Demonstrate your machine-learning-jedi-knight skills in this model competition. Predict gender from a tweeter’s meta information and win lots of 🍫🍫🍫.

The competition will end in…




Background story

The members of governing council of Basel-Stadt recently met at the comfortable, yet luxurious home of Elisabeth Ackerman’s, the council’s president, to watch the latest science-fiction blockbuster, Minority report. In this uplifting, utopian movie, Chief John Anderton, marvelously played by Tom Cruise, works together with friendly but slightly introverted super-beings with the rare (but scientifically proven - see rigorous academic paper) ability to foresee the future in order to arrest perpetrators not after they committed a crime (boring!) but before. Aside from spending a wonderful evening with his colleagues, Baschi Dürr, head of justice and homeland security department and the one who proposed the movie, was hoping to win over his fellow council members for a revolutionary program to tackle an unprecedented swell in non-violent crimes and murders in Basel-Stadt in recent months. Baschi Dürr knew, of course, that precogs - this is how the super-beings were called - belonged to the land of fairy tails, but during his visit to the recent useR! conference in Brisbane he had learned of the next best thing: machine learning. His goal was, thus, to hire an elite team of programmers and to equip them with a maximally informative data set of past crimes to predict where future crimes would occur. Knowing that Basel shares many similarities with the United States of America, Baschi Dürr already had spent a significant amount of money to acquire a data set of murders and non-violent crimes across American counties. Now, he only needed to convince his colleagues. And Fortuna was on his side. The movie and the few bottles of Napoleon French Brandy that he had bought at Coop earlier that day impressed so much that Elisabeth Ackerman decided to dissolve the investigative branch of the police and invest all of its budget into the new ML task force. The next morning, with a slight, manageable hangover, Baschi Dürr announced an international ML modeling competition promising that whoever built the best model would head the new task force. After a many hours of thinking about the problem and much fewer hours of thinking about the solution, the task force maneuvered itself into obsolescence, having developed the perfect algorithm to predict the locations of future crime.

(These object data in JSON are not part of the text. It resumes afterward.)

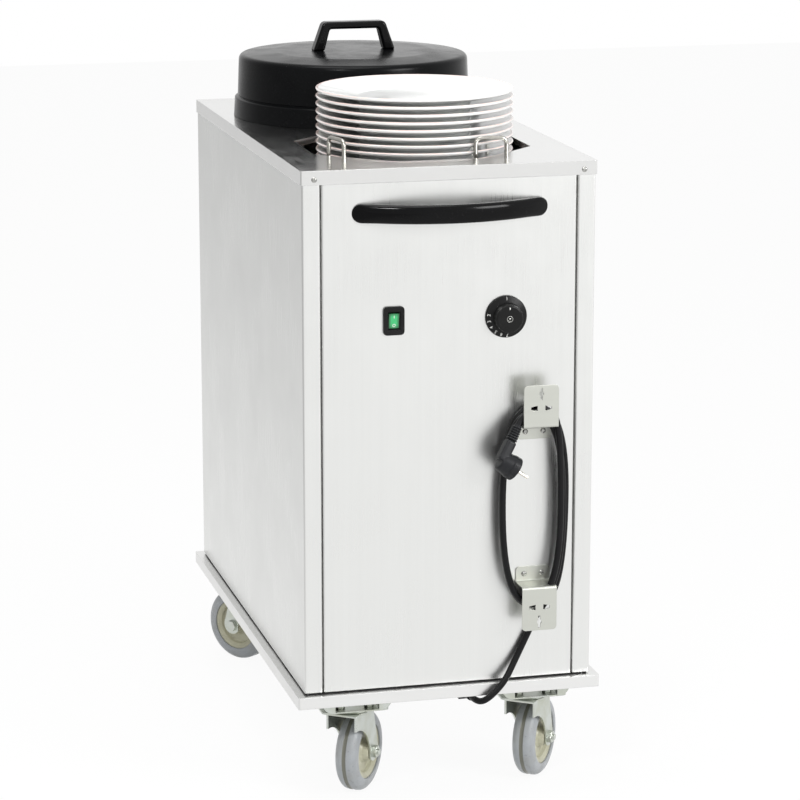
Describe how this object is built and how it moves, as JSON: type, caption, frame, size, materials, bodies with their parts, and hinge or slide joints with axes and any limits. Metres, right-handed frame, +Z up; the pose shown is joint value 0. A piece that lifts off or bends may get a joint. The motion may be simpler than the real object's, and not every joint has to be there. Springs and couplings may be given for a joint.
{
  "type": "heated plate dispenser",
  "caption": "Mobile heated plate dispenser with two stack wells, spring-loaded carriers, a domed lid, a push handle and swivel castors.",
  "frame": {"origin": "on the floor, below the centre of the box round the dispenser without its cord and plug", "axes": "+Z up, -Y towards the front panel with the push handle, +X to the right seen from the front"},
  "size_m": [0.472, 0.9082, 1.131],
  "materials": {
    "stainless_sheet": "satin",
    "hook_steel": "satin",
    "screw_steel": "bright",
    "seal_rubber": "matt",
    "zinc_steel": "zinc plated",
    "wheel_core_plastic": "satin",
    "tyre_rubber": "satin",
    "lift_steel": "satin",
    "spring_steel": "satin",
    "guide_rod_steel": "polished",
    "heater_steel": "heat darkened",
    "handle_plastic": "gloss",
    "lid_plastic": "satin gloss",
    "black_plastic": "satin",
    "knob_ring_metal": "bright",
    "rocker_green": "translucent, lit",
    "cord_rubber": "satin",
    "plug_rubber": "satin",
    "pin_brass": "nickel plated",
    "porcelain": "glossy glaze"
  },
  "bodies": {
    "cabinet": {"base_tray": "stainless_sheet", "base_seal": "seal_rubber", "left_panel": "stainless_sheet", "right_panel": "stainless_sheet", "front_panel": "stainless_sheet", "rear_panel": "stainless_sheet", "worktop": "stainless_sheet", "worktop_screws": "screw_steel", "castor_brackets": "zinc_steel", "castor_plates": "zinc_steel", "castor_bolts": "zinc_steel", "front_lift_frame": "lift_steel", "rear_lift_frame": "lift_steel", "front_lift_springs": "spring_steel", "rear_lift_springs": "spring_steel", "heating_elements": "heater_steel", "push_handle": "handle_plastic", "switch_frame": "black_plastic", "thermostat_body": "black_plastic", "upper_cord_hook": "hook_steel", "lower_cord_hook": "hook_steel", "hook_screws": "screw_steel", "cable_gland": "black_plastic", "cord_lead": "cord_rubber", "cord_hank": "cord_rubber", "cord_tail": "cord_rubber", "plug": "plug_rubber", "plug_pins": "pin_brass"},
    "front_carrier": {"front_carrier": "lift_steel", "plates": "porcelain"},
    "rear_carrier": {"rear_carrier": "lift_steel"},
    "lid": {"lid": "lid_plastic", "lid_handle": "handle_plastic"},
    "knob": {"knob": "black_plastic", "knob_ring": "knob_ring_metal"},
    "rocker": {"rocker": "rocker_green"},
    "front_guide_1": {"front_guide_1": "guide_rod_steel"},
    "front_guide_2": {"front_guide_2": "guide_rod_steel"},
    "front_guide_3": {"front_guide_3": "guide_rod_steel"},
    "front_guide_4": {"front_guide_4": "guide_rod_steel"},
    "rear_guide_1": {"rear_guide_1": "guide_rod_steel"},
    "rear_guide_2": {"rear_guide_2": "guide_rod_steel"},
    "rear_guide_3": {"rear_guide_3": "guide_rod_steel"},
    "rear_guide_4": {"rear_guide_4": "guide_rod_steel"},
    "front_left_swivel": {"front_left_fork": "zinc_steel", "front_left_axle": "zinc_steel"},
    "front_left_wheel": {"front_left_wheel_core": "wheel_core_plastic", "front_left_tyre": "tyre_rubber"},
    "front_right_swivel": {"front_right_fork": "zinc_steel", "front_right_axle": "zinc_steel"},
    "front_right_wheel": {"front_right_wheel_core": "wheel_core_plastic", "front_right_tyre": "tyre_rubber"},
    "rear_left_swivel": {"rear_left_fork": "zinc_steel", "rear_left_axle": "zinc_steel"},
    "rear_left_wheel": {"rear_left_wheel_core": "wheel_core_plastic", "rear_left_tyre": "tyre_rubber"},
    "rear_right_swivel": {"rear_right_fork": "zinc_steel", "rear_right_axle": "zinc_steel"},
    "rear_right_wheel": {"rear_right_wheel_core": "wheel_core_plastic", "rear_right_tyre": "tyre_rubber"}
  },
  "joints": [
    {"name": "front_lift", "type": "slide", "parent": "cabinet", "child": "front_carrier", "axis": [0, 0, -1], "range_m": [-0.0224, 0.5176], "stiffness_N_per_m": 690, "springref_m": -0.1377, "deforming": ["front_lift_springs"]},
    {"name": "rear_lift", "type": "slide", "parent": "cabinet", "child": "rear_carrier", "axis": [0, 0, -1], "range_m": [0, 0.54], "stiffness_N_per_m": 690, "springref_m": -0.06, "deforming": ["rear_lift_springs"]},
    {"name": "lid_lift_off", "type": "slide", "parent": "cabinet", "child": "lid", "axis": [0, 0, 1], "range_m": [0, 0.25]},
    {"name": "knob_turn", "type": "hinge", "parent": "cabinet", "child": "knob", "pos_m": [0.086, -0.39889, 0.751], "axis": [0, 1, 0], "range_deg": [0, 270]},
    {"name": "rocker_tilt", "type": "hinge", "parent": "cabinet", "child": "rocker", "pos_m": [-0.086, -0.39889, 0.753], "axis": [1, 0, 0], "range_deg": [-14, 0]},
    {"name": "front_guide_1_swing", "type": "hinge", "parent": "cabinet", "child": "front_guide_1", "pos_m": [0.10923, -0.31554, 0.98], "axis": [0, 0, 1], "range_deg": [0, 18]},
    {"name": "front_guide_2_swing", "type": "hinge", "parent": "cabinet", "child": "front_guide_2", "pos_m": [0.12242, -0.03931, 0.98], "axis": [0, 0, 1], "range_deg": [-3, 6]},
    {"name": "front_guide_3_swing", "type": "hinge", "parent": "cabinet", "child": "front_guide_3", "pos_m": [-0.10923, -0.02564, 0.98], "axis": [0, 0, 1], "range_deg": [-3, 18]},
    {"name": "front_guide_4_swing", "type": "hinge", "parent": "cabinet", "child": "front_guide_4", "pos_m": [-0.13488, -0.29204, 0.98], "axis": [0, 0, 1], "range_deg": [-16, 8]},
    {"name": "rear_guide_1_swing", "type": "hinge", "parent": "cabinet", "child": "rear_guide_1", "pos_m": [0.10923, 0.03946, 0.98], "axis": [0, 0, 1], "range_deg": [-40, 18]},
    {"name": "rear_guide_2_swing", "type": "hinge", "parent": "cabinet", "child": "rear_guide_2", "pos_m": [0.12242, 0.31569, 0.98], "axis": [0, 0, 1], "range_deg": [-45, 6]},
    {"name": "rear_guide_3_swing", "type": "hinge", "parent": "cabinet", "child": "rear_guide_3", "pos_m": [-0.10923, 0.32936, 0.98], "axis": [0, 0, 1], "range_deg": [-40, 18]},
    {"name": "rear_guide_4_swing", "type": "hinge", "parent": "cabinet", "child": "rear_guide_4", "pos_m": [-0.13488, 0.06296, 0.98], "axis": [0, 0, 1], "range_deg": [-45, 8]},
    {"name": "front_left_swivel_turn", "type": "hinge", "parent": "cabinet", "child": "front_left_swivel", "pos_m": [-0.141, -0.34259, 0.15], "axis": [0, 0, 1], "continuous": true},
    {"name": "front_left_wheel_spin", "type": "hinge", "parent": "front_left_swivel", "child": "front_left_wheel", "pos_m": [-0.11984, -0.31346, 0.0625], "axis": [-0.809, 0.5878, 0], "continuous": true},
    {"name": "front_right_swivel_turn", "type": "hinge", "parent": "cabinet", "child": "front_right_swivel", "pos_m": [0.141, -0.34259, 0.15], "axis": [0, 0, 1], "continuous": true},
    {"name": "front_right_wheel_spin", "type": "hinge", "parent": "front_right_swivel", "child": "front_right_wheel", "pos_m": [0.16216, -0.31346, 0.0625], "axis": [-0.809, 0.5878, 0], "continuous": true},
    {"name": "rear_left_swivel_turn", "type": "hinge", "parent": "cabinet", "child": "rear_left_swivel", "pos_m": [-0.141, 0.35641, 0.15], "axis": [0, 0, 1], "continuous": true},
    {"name": "rear_left_wheel_spin", "type": "hinge", "parent": "rear_left_swivel", "child": "rear_left_wheel", "pos_m": [-0.16366, 0.38439, 0.0625], "axis": [-0.7771, -0.6293, 0], "continuous": true},
    {"name": "rear_right_swivel_turn", "type": "hinge", "parent": "cabinet", "child": "rear_right_swivel", "pos_m": [0.141, 0.35641, 0.15], "axis": [0, 0, 1], "continuous": true},
    {"name": "rear_right_wheel_spin", "type": "hinge", "parent": "rear_right_swivel", "child": "rear_right_wheel", "pos_m": [0.159, 0.38759, 0.0625], "axis": [-0.866, 0.5, 0], "continuous": true}
  ]
}
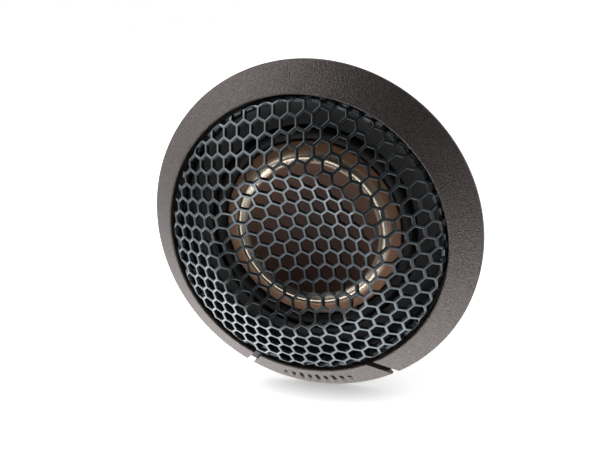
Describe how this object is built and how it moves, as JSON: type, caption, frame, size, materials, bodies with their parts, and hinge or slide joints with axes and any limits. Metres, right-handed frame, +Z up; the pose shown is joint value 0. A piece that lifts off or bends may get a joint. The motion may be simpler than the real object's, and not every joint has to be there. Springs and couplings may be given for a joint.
{
  "type": "car tweeter",
  "caption": "Round flush-mount car tweeter: inverted M-shaped dome behind a dished hexagonal grille in a conical ring.",
  "frame": {"origin": "on the acoustic axis, in the plane of the flange's rear face, where it meets the panel", "axes": "+Z up with the badge at the bottom, the front faces -Y, and +Y points into the panel"},
  "size_m": [0.046, 0.0287, 0.046],
  "materials": {
    "powder_coat": "fine-textured matt powder coat, warm grey",
    "grille_paint": "satin paint, dark blue-grey",
    "gloss_black": "polished black",
    "black_plastic": "fine moulded texture",
    "foam": "closed-cell foam",
    "surround_rubber": "matt coated cloth",
    "dome_metal": "bronze-anodised aluminium, satin",
    "former_metal": "satin",
    "copper_wire": "lacquered copper wire",
    "sleeve_plastic": "shrink sleeve",
    "wire_insulation": "PVC insulation",
    "plated_steel": "zinc-plated",
    "magnet_nickel": "nickel-plated sintered magnet",
    "felt": "wool felt",
    "screw_steel": "bright zinc",
    "board": "phenolic board",
    "brass_tin": "gold-flashed brass"
  },
  "bodies": {
    "frame": {"trim_ring": "powder_coat", "badge_plate": "powder_coat", "grille": "grille_paint", "faceplate": "gloss_black", "housing": "black_plastic", "flange_gasket": "foam", "surround": "surround_rubber", "coil_leads": "copper_wire", "lead_sleeves": "sleeve_plastic", "terminal_wires": "wire_insulation", "pole_plate": "plated_steel", "magnet": "magnet_nickel", "yoke": "plated_steel", "pole_felt": "felt", "motor_bracket": "plated_steel", "motor_screws": "screw_steel", "rear_cover": "black_plastic", "cover_screws": "screw_steel", "stud": "screw_steel", "stud_nut": "screw_steel", "terminal_board": "board", "board_rivets": "brass_tin", "terminal_positive": "brass_tin", "terminal_negative": "brass_tin"},
    "diaphragm": {"dome": "dome_metal", "coil_former": "former_metal", "voice_coil": "copper_wire"}
  },
  "joints": [
    {"name": "diaphragm_travel", "type": "slide", "parent": "frame", "child": "diaphragm", "axis": [0, -1, 0], "range_m": [-0.0004, 0.0004], "stiffness_N_per_m": 1500, "deforming": ["surround", "coil_leads"]}
  ]
}
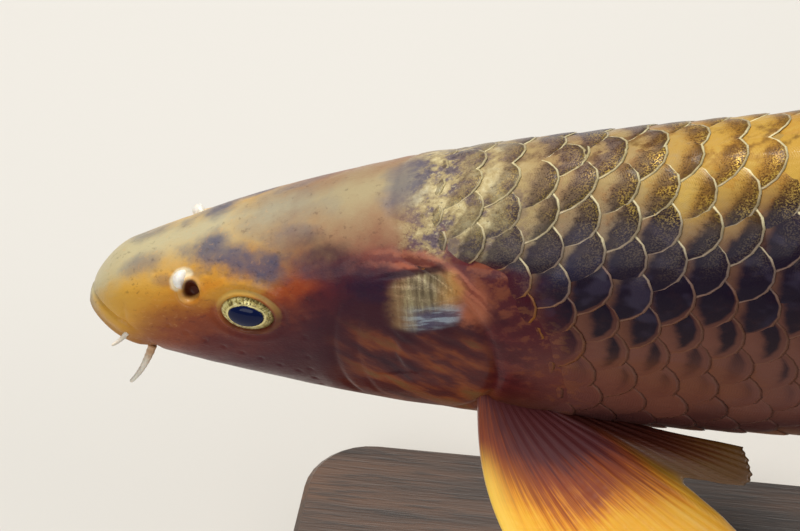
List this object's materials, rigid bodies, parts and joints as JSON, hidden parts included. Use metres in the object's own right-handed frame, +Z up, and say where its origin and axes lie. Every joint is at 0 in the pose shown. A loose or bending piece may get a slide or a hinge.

(Names, characters, businesses, places, events, locales, and incidents are either the products of the author’s imagination or used in a fictitious manner. Any resemblance to actual persons, living or dead, or actual events is purely coincidental.)

Mission statement

After an overpaid machine learning task force maneuvered itself into obsolescence having developed the perfect algorithm to predict the locations of future crime, Baschi Dürr, head of justice and homeland security department of Basel-Stadt, needed a new application for his machine learning task. He feared that Elisabeth Ackerman, president of the governing council, might otherwise withdraw his newly-earned funding (you’ll find the story of how he got to that funding in the “Story” tab). And he knew he had to act quickly. To finance a new set of Wegner Swivel Chairs (aren’t they pretty!) for city hall’s conference rooms, Elisabeth Ackerman and Dr. Eva Herzog, head of the city’s financial department, had just announced that any expendable resources would to be invested into cryptocurrencies. In search of inspiration, Baschi Dürr called up his American friends, who had previously given him such a great price on the American crime data set. He learned that they had recently begun to use machine learning for political education with outstanding results (truly outstanding!). They explained to him that, using machine learning, one could uncover a person’s gender or personality to then send that person tailored political information. Knowing the information hungry Swiss democracy, Baschi Dürr wasted no time after he ended his call to congregate his machine learning task force: Switzerland was not going to miss out on this amazing opportunity. America first, Switzerland second.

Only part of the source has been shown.